Fossil find may steer evolution theory in new direction
By WILLIAM McCALL, Associated Press
(March 21, 2001 5:04 p.m. EST http://www.nandotimes.com) - Scientists have discovered a 3.5 million-year-old skull in Kenya that may force them to revise anthropology textbooks and drop the fossil nicknamed "Lucy" from the line of human ancestors.
The skull was identified by Meave Leakey, a member of the famed fossil-hunting Leakey family. She said it is about the same age as Lucy but appears to be a completely different and previously unknown species, with a more human-like face.
Researchers named the species Kenyanthropus platyops, or "flat-faced man of Kenya."
Leakey said the chances are 50-50 that this species - and not Lucy's species, Australopithecus afarensis - was an early direct ancestor of humans. That means anthropologists may have to rethink the human evolutionary tree.
"We've always assumed Lucy was our ancestor, and now we need to re-evaluate that idea," Frank Brown, a University of Utah geologist who helped date the site.
The skull was found by researchers at the National Museums of Kenya in 1998-99 along the shores of Lake Turkana. Lucy's bones were found in Ethiopia in 1974.
An analysis of the more recently discovered skull was published in Thursday's issue of the journal Nature.
Leakey said the species represented by the new skull could have been an ancestor of modern humans, or it could have been an evolutionary dead end. At the same time, she said, the same could apply to Lucy.

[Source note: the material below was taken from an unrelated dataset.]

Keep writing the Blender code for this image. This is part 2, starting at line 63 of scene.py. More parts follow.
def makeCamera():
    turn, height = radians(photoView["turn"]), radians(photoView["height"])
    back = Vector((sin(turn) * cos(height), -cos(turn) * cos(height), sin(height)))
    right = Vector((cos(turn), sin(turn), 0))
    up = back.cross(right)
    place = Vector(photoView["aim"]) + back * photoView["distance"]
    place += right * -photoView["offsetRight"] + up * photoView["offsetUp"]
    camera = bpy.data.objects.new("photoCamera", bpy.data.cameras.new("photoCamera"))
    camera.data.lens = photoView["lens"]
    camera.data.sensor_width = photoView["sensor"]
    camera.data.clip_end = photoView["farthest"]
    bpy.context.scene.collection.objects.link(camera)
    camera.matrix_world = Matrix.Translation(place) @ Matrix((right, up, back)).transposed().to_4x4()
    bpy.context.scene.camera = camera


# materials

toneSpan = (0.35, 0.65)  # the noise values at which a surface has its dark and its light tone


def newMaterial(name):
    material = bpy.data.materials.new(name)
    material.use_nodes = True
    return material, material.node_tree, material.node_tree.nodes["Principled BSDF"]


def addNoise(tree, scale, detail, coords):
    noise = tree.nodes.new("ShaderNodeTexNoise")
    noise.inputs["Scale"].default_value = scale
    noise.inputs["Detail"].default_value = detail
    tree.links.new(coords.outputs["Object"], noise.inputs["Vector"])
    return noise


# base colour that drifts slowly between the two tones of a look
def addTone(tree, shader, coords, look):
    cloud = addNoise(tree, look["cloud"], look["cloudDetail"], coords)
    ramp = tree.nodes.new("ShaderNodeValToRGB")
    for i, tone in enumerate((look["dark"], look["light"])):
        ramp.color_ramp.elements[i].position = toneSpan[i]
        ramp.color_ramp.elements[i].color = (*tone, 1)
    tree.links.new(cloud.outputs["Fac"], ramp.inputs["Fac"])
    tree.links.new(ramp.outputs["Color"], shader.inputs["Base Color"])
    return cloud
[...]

And she acknowledged that researchers still could easily find a third possible ancestor from that period because of the great number of fossil discoveries being made in Africa.

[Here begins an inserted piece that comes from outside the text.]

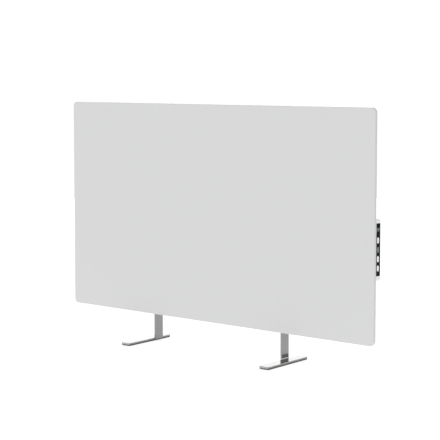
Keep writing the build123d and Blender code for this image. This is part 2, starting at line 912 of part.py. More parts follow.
capacitor_level = control_middle - board_height * capacitor_drop_share
with BuildPart() as smoothing_capacitor:
    with BuildSketch(across(board_back)):
        with Locations((board_left + capacitor_inset, capacitor_level)):
            Circle(capacitor_radius)
    extrude(amount=-capacitor_height)
    fillet(smoothing_capacitor.faces().sort_by(Axis.Y)[-1].edges(), capacitor_edge_radius)
finish(smoothing_capacitor.part, "smoothing_capacitor")


def terminal_block(x, level, width, height, depth, screw_places):
    """Terminal block standing on the control board, with a recessed clamp screw at each place."""
    with BuildPart() as terminal:
        with BuildSketch(across(board_back)):
            with Locations((x, level)):
                Rectangle(width, height)
        extrude(amount=-depth)
        with BuildSketch(across(board_back + depth)):
            with Locations(*screw_places):
                Circle(terminal_screw_radius)
        extrude(amount=terminal_screw_depth, mode=Mode.SUBTRACT)
    return terminal.part


mains_terminal_level = control_middle - board_height * mains_terminal_drop_share
mains_screws = [(inlet_x + side * mains_pole_pitch / 2, mains_terminal_level) for side in (-1, 1)]
finish(
    terminal_block(
        inlet_x,
        mains_terminal_level,
        mains_terminal_width,
        mains_terminal_height,
        mains_terminal_depth,
        mains_screws,
    ),
    "mains_terminal",
)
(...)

Leakey and her husband, Richard, who is known for his work as a Kenyan wildlife activist, have made a series of fossil discoveries in East Africa, following in the footsteps of Richard Leakey's parents, Louis and Mary Leakey.

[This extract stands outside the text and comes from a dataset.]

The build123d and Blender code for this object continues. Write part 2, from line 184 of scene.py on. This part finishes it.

The Kenya skull has distinct qualities that appear to separate it from Lucy's species, Leakey and her colleagues reported. She said one of the most striking things about the skull is how human its face looks.
Andrew Hill, a Yale anthropologist, said the skull has the unusual combination of a large, flat face and small teeth, compared with the generally big teeth and a different facial structure for Lucy. Hill said differences in teeth and jaw structure suggest different diets led to evolutionary changes.
"You have to look for dietary reasons they're separated like this, as perhaps an environmental adaptation to different regions at about the same time," Hill said.
Although Leakey believes the skull represents a genus - a grouping that includes related species - that is separate from Lucy's Australopithecus, another researcher said it also could just be a subcategory of Lucy's species or a related but different species within her genus.
"I think that's the most controversial part of this paper, the claim that it's a new genus," said Tim White, an anthropologist at the University of California at Berkeley. "If you think of a family tree with a trunk, we're talking about two trunks, if they're right."
Leakey said it was not surprising to find evidence that ancient forerunners of humans diverged along separate evolutionary paths around Lucy's time. "The fact we haven't seen it before is more a lack of evidence, I believe," she said.
In a commentary accompanying the study, George Washington University anthropologist Daniel Lieberman said the skull adds to the confusion about the human evolutionary tree. But he said it also adds to evidence that there were several human-like species between 2 million and 3.5 million years ago that adapted well to different environments.
He noted that the skull's discovery, made during field work sponsored by the National Geographic Society, is among a series of fossil finds over the past 15 years that have nearly doubled the number of recognized human-like species.
"To those of us who are interested in reconstructing the evolutionary history of our species, these discoveries have been fun, if a little bewildering," Lieberman said.